熱帯地方は地球全体の降雨量の2/3を占めていますが、全地球レベルでの降雨の分布、季節や年単位での変化など分かっていないことが沢山ありました。こうした地域での気象の変化は地球全体の気候に大きな影響を与えていると考えられていて、長期間に渡って観測することで気候変動の理解にもつながります。また台風の発生、発達のメカニズムを調べることができれば台風の予測にも役立ちます。こうした目的から打ち上げられたのが「TRMM」でした。日本が打ち上げと「降雨レーダ」の開発を、NASAが衛星本体と降雨レーダ以外の観測装置の開発を担当しました。これまで、降雨の様子だけでなくエルニーニョ、ラニーニャ現象の観測、台風や豪雨の観測などで活躍してきました。

TRMMがとらえた2014年10月の台風ファンフォンに伴う降雨の様子

1997年11月28日に種子島からH-IIロケット6号機で打ち上げられてから17年以上も運用されてきましたが、高度を維持するための燃料が少なくなり、2014年10月7日で日本が開発した降雨レーダ(Precipitation Radar: PR)による正規の観測が終了しました。長い間ごくろうさまでした!
TRMMは低い高度で運用されているので、空気の抵抗を受けやすく、定期的にスラスタを使って高度を上げてあげなければいけません。スラスタの燃料が底をつき、PRの運用に必要な高度が保てなくなったんです。今後は、実際に使用できる高度より低い高度で試験的な観測が行われることになっています。
なお、NASAのセンサであるマイクロ波放射計(TMI)は、軌道降下中も通常の観測が可能なため、しばらく後期運用が継続されます。こちらはもうひとがんばり!ですね。

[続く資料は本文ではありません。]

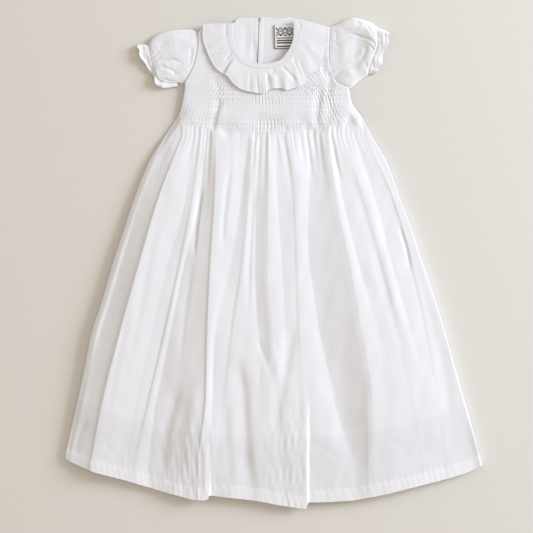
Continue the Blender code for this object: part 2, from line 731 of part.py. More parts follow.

今後、こうしたレーダによる降雨の観測は2014年2月28日に打ち上げられたJAXAとNASA共同開発の全球降水観測計画主衛星「GPM」と搭載された二周波降水レーダ「DPR」が担います。GPM/DPRプロジェクトでは、TRMMで培った技術とそこで蓄積された観測結果を元に、地球全体の降雨の様子をより精細に捉え、また雲の中を見通すことのできるレーダ「DPR」を使って降雨のメカニズムを詳しく探ります。GPM/DPRも先輩TRMMにまけない活躍が期待できそうですね。